● COLLECTED DATA
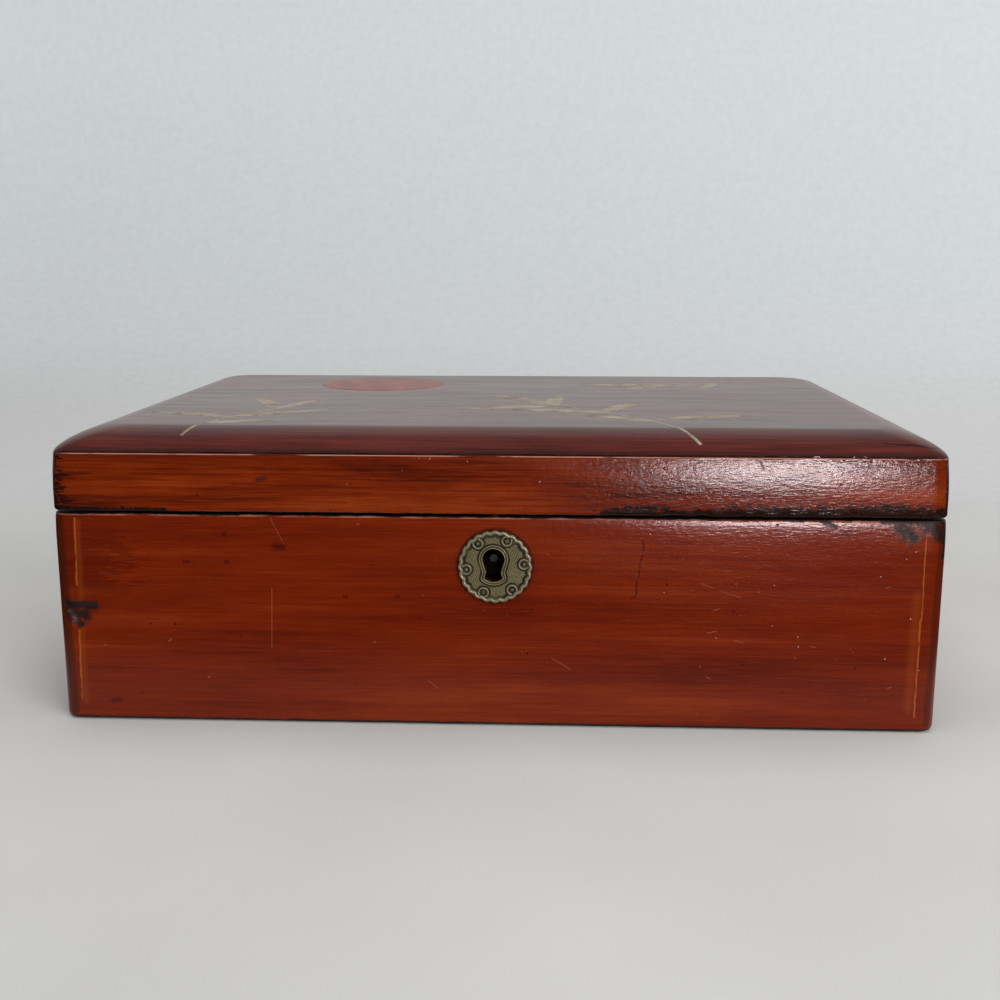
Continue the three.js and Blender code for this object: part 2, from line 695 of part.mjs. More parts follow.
// Boards of the body
function bodyBoards() {
  const form = wallForm(0, bodyHeight, footRounding, seamRounding);
  const height = [0, bodyHeight];
  const inner = back - wallThickness;
  const sideEnd = back - cornerLip - glueGap;
  const room = bottomRoom(glueGap);
  const holes = pegs.map(pegHole);
  const longBoard = (facing) => {
    const ySpan = facing < 0 ? [front, -inner] : [inner, back];
    const board = block([-side, side], ySpan, height).intersect(form);
    return cut(board, ...endHousings(facing, height), room, ...holes);
  };
  const sideBoard = (sx) => {
    const xSpan = sx < 0 ? [-side, wallThickness - side] : [side - wallThickness, side];
    return cut(block(xSpan, [-sideEnd, sideEnd], height).intersect(form), room, ...holes);
  };
  const woodKeyhole = keyholeCutter(woodKeyholeMargin, [front - past, caseOuterY + past]);
  const pinSpan = [front - past, platePinEnd + rivetClearance];
  const platePinHoles = platePinSeats.map((seat) => platePinHole(seat, pinSpan));
  const frontCuts = [...lockMortises(), woodKeyhole, ...lockScrews.map(screwHole), ...platePinHoles];
  const bodyHingeScrews = allHingeScrews.filter((screw) => screw.on === "body");
  const backCuts = [backBevel(-1), ...hingeMortises("body"), ...bodyHingeScrews.map(screwHole)];
  return [
    piece("front_board", cut(longBoard(-1), ...frontCuts), redLacquer),
    piece("back_board", cut(longBoard(1), ...backCuts), redLacquer),
    piece("left_board", sideBoard(-1), redLacquer),
    piece("right_board", sideBoard(1), redLacquer),
    piece("bottom_board", cut(bottomRoom(0).intersect(form), ...holes), redLacquer),
  ];
}

// Boards of the lid
function lidBoards() {
  const form = wallForm(lidBase, lidWallTop + past, seamRounding, 0);
  const height = [lidBase, lidWallTop - glueGap];
  const inner = back - wallThickness;
  const sideEnd = back - cornerLip - glueGap;
  const longRail = (facing) => {
    const ySpan = facing < 0 ? [front, -inner] : [inner, back];
    return cut(block([-side, side], ySpan, height).intersect(form), ...endHousings(facing, height));
  };
  const sideRail = (sx) => {
    const xSpan = sx < 0 ? [-side, wallThickness - side] : [side - wallThickness, side];
    return block(xSpan, [-sideEnd, sideEnd], height).intersect(form);
  };
  const lidHingeScrews = allHingeScrews.filter((screw) => screw.on === "lid");
  const backCuts = [backBevel(1), ...hingeMortises("lid"), ...lidHingeScrews.map(screwHole)];
  return [
    piece("lid_front_rail", cut(longRail(-1), strikeMortise(), ...strikeScrews.map(screwHole)), redLacquer),
    piece("lid_back_rail", cut(longRail(1), ...backCuts), redLacquer),
    piece("lid_left_rail", sideRail(-1), redLacquer),
    piece("lid_right_rail", sideRail(1), redLacquer),
    piece("lid_top_board", topBoard(), lidLacquer),
  ];
}

// The crowned board on top of the lid: an upright edge, then a curve up to the flat
function topBoard() {
  const arris = lidWallTop + lidEdgeHeight;
  const edge = [lidWallTop, arris].map((z) => planRing(0, cornerRadius, z));
  const crown = Array.from({ length: crownSteps }, (_, i) => {
    const angle = ((i + 1) / crownSteps) * (Math.PI / 2);
    const inward = 1 - Math.cos(angle) ** (2 / crownFullness);
    const upward = Math.sin(angle) ** (2 / crownFullness);
    const radius = cornerRadius + (crownCornerRadius - cornerRadius) * inward;
    return planRing(crownInset * inward, radius, arris + crownRise * upward);
  });
  return skin([...edge, ...crown]);
}

const body = new THREE.Group();
body.add(...bodyBoards());
for (const { name, x, y } of pegs) {
  body.add(piece(name, pegBar(0, { x, y }, [pegRecess, pegLength]), bamboo));
}
for (const hinge of hinges) {
  body.add(piece(`${hinge.name}_body_leaf`, hingeLeaf(hinge, "body"), lockBrass));
  body.add(piece(`${hinge.name}_pin`, barAtHinge(pinRadius, hingeSpan(hinge.x)), lockBrass));
}
for (const screw of [...allHingeScrews.filter(({ on }) => on === "body"), ...lockScrews]) {
  body.add(screwPiece(screw.name, screw));
}
body.add(piece("keyhole_plate", keyholePlate(), agedBrass));
platePinSeats.forEach((seat, i) => body.add(piece(`keyhole_plate_pin_${i + 1}`, platePin(seat), agedBrass)));
body.add(piece("lock_plate", lockPlate(), lockBrass));
body.add(piece("lock_case", lockCase(), lockBrass));
body.add(piece("lock_key_pin", keyPin(), springSteel));
guidePlaces.forEach((place) => body.add(piece(place.name, guidePin(place), lockBrass)));
body.add(piece("lock_spring", boltSpring(), springSteel));
body.add(piece("lock_bolt", lockBolt(), lockBrass));

const lid = new THREE.Group();
lid.add(...lidBoards());
for (const hinge of hinges) {
  lid.add(piece(`${hinge.name}_lid_leaf`, hingeLeaf(hinge, "lid"), lockBrass));
}
for (const screw of [...allHingeScrews.filter(({ on }) => on === "lid"), ...strikeScrews]) {
  lid.add(screwPiece(screw.name, screw));
}
lid.add(piece("strike_plate", strikePlate(), lockBrass));

const lacquerBox = new THREE.Group();
lacquerBox.add(body, lid);
export default lacquerBox;
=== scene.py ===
# %% [markdown]
# # A red lacquer box with a crowned lid
# The real box is made of thin boards, glued and pegged, then primed, coloured red and lacquered.
# The frame that is loaded first holds the exact solids of all its pieces, and everything below is
# built round it: finer boards where the surface shows, and a finish for every piece of metal.

# %% Load the frame
import math
import bmesh
import bpy
import numpy as np
from mathutils import Matrix, Vector, noise
from mathutils.bvhtree import BVHTree


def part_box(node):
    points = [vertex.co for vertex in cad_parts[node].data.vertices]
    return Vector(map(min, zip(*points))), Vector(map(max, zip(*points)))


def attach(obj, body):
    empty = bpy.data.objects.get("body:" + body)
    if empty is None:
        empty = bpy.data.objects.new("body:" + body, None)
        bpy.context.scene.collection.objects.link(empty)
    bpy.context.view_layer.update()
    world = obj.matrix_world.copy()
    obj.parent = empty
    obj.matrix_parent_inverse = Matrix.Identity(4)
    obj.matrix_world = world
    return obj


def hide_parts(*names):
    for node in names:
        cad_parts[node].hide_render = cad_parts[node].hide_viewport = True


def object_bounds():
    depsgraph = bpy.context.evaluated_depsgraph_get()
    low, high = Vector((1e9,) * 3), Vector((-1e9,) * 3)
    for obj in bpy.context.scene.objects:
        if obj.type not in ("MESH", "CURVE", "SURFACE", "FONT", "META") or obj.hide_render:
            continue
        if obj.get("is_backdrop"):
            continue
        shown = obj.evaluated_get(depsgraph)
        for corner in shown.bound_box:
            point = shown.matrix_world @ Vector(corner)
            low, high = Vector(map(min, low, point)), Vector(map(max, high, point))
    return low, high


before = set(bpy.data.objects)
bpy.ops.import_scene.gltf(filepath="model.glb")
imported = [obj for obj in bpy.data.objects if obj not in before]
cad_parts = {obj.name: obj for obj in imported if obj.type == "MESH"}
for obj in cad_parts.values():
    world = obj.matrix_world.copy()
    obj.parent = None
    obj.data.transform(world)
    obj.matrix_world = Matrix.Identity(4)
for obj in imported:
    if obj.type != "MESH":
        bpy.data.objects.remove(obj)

frame_low, frame_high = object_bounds()
scene = bpy.context.scene
mm = 0.001
print(len(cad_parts), "pieces in a frame of", [round(s / mm, 2) for s in frame_high - frame_low], "mm")

# %% [markdown]
# ## Sizes
# Blender works in metres. Each size is read from the frame's own pieces, so that a board made here
# lies where its solid lies. Small sizes that only the surface needs are given in millimetres.

# %% Read the sizes of the boards
front_low, front_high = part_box("front_board")
crown_low, crown_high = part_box("lid_top_board")
half_width = front_high.x
half_depth = -front_low.y
wall = front_high.y - front_low.y
rim_z = front_high.z
lid_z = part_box("lid_front_rail")[0].z
print("wall, rim and foot of the lid, in mm:", [round(v / mm, 2) for v in (wall, rim_z, lid_z)])

# %% [markdown]
# ## Camera
# The box is seen from slightly right of its middle and a little above its lid. A camera's turn is
# given here as how far it looks down and to the left, and its lens from the focal length in pixels
# of a picture that is 1000 pixels wide, on a sensor 36 mm wide.

# %% Set the camera
picture_width = 1000
focal_pixels = 1224.9
sensor_width = 36
eye = Vector((18.8, -455.0, 144.1)) * mm
look_down = 0.1977
look_left = 0.0462

camera_data = bpy.data.cameras.new("camera")
camera_data.sensor_width = sensor_width
camera_data.lens = focal_pixels / picture_width * sensor_width
camera_data.clip_start = 0.01
camera = bpy.data.objects.new("camera", camera_data)
camera.location = eye
camera.rotation_euler = (math.pi / 2 - look_down, 0, look_left)
scene.collection.objects.link(camera)
scene.camera = camera
scene.view_settings.view_transform = "Standard"
print("lens", round(camera_data.lens, 2), "mm")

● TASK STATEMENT
Each line from the one bearing "obj.matrix_world = Matrix.Identity(4)" through the one bearing "# of a picture" is to be duplicated without change; all remaining lines are to be left out.

● THE SOLUTION
    obj.matrix_world = Matrix.Identity(4)
for obj in imported:
    if obj.type != "MESH":
        bpy.data.objects.remove(obj)

frame_low, frame_high = object_bounds()
scene = bpy.context.scene
mm = 0.001
print(len(cad_parts), "pieces in a frame of", [round(s / mm, 2) for s in frame_high - frame_low], "mm")

# %% [markdown]
# ## Sizes
# Blender works in metres. Each size is read from the frame's own pieces, so that a board made here
# lies where its solid lies. Small sizes that only the surface needs are given in millimetres.

# %% Read the sizes of the boards
front_low, front_high = part_box("front_board")
crown_low, crown_high = part_box("lid_top_board")
half_width = front_high.x
half_depth = -front_low.y
wall = front_high.y - front_low.y
rim_z = front_high.z
lid_z = part_box("lid_front_rail")[0].z
print("wall, rim and foot of the lid, in mm:", [round(v / mm, 2) for v in (wall, rim_z, lid_z)])

# %% [markdown]
# ## Camera
# The box is seen from slightly right of its middle and a little above its lid. A camera's turn is
# given here as how far it looks down and to the left, and its lens from the focal length in pixels
# of a picture that is 1000 pixels wide, on a sensor 36 mm wide.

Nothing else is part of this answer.